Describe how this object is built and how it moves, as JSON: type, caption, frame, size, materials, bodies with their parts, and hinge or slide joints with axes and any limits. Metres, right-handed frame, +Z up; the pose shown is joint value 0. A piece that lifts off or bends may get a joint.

......

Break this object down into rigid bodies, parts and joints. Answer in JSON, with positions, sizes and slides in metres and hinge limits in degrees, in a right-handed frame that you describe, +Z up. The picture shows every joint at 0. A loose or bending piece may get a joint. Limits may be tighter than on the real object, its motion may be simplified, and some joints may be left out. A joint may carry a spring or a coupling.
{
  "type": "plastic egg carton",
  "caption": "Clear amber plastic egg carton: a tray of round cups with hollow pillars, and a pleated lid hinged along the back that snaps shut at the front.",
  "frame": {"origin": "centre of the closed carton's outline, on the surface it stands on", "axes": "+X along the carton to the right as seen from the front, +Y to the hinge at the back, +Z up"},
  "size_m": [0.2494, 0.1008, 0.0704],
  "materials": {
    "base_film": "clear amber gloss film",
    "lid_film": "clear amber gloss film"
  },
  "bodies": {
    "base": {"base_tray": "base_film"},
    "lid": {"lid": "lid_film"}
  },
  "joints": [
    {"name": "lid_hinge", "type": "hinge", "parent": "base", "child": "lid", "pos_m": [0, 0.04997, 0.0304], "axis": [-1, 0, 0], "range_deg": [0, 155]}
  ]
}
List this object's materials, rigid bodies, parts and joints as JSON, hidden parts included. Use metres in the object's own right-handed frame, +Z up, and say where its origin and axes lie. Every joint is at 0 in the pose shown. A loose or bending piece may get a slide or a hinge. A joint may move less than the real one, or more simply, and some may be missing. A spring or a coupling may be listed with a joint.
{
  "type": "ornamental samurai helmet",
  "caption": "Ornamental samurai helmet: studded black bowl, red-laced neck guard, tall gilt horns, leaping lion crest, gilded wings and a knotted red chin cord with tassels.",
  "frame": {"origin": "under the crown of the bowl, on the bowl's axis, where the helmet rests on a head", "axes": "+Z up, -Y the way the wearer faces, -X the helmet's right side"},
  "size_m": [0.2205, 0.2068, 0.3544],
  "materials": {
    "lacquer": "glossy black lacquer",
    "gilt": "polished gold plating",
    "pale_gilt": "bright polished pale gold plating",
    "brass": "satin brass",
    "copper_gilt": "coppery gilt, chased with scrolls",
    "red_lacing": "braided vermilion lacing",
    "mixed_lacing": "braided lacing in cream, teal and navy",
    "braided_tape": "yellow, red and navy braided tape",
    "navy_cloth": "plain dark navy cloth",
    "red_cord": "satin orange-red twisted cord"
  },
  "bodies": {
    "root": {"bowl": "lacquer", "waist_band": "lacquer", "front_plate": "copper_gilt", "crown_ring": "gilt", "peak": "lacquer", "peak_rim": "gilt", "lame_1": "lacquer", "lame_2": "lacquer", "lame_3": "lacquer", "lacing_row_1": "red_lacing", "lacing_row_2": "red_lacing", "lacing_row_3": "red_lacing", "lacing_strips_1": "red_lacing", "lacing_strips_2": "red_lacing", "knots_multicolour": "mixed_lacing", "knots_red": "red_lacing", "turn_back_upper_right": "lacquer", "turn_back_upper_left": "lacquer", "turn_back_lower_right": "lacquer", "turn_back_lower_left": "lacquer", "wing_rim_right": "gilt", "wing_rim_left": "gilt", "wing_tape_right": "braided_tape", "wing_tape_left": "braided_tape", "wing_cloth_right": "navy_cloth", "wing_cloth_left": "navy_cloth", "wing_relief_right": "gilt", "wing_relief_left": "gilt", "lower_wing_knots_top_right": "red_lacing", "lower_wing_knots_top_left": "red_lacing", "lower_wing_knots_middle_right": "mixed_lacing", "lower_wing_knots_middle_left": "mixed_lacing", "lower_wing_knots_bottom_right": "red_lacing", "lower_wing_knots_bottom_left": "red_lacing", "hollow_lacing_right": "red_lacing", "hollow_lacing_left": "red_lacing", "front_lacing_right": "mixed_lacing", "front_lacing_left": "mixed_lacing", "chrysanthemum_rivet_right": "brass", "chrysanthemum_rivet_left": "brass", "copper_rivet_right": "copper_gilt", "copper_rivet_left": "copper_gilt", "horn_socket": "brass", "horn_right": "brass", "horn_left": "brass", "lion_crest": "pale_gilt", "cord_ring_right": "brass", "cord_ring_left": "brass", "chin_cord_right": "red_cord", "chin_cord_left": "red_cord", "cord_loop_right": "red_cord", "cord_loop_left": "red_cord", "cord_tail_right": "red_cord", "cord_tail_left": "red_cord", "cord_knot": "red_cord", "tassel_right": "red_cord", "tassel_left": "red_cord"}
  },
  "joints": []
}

......

> **To do**:
Select, from the listing, all lines that include the word "where".

> **Final result**:
List this object's materials, rigid bodies, parts and joints as JSON, hidden parts included. Use metres in the object's own right-handed frame, +Z up, and say where its origin and axes lie. Every joint is at 0 in the pose shown. A loose or bending piece may get a slide or a hinge. A joint may move less than the real one, or more simply, and some may be missing. A spring or a coupling may be listed with a joint.
  "frame": {"origin": "under the crown of the bowl, on the bowl's axis, where the helmet rests on a head", "axes": "+Z up, -Y the way the wearer faces, -X the helmet's right side"},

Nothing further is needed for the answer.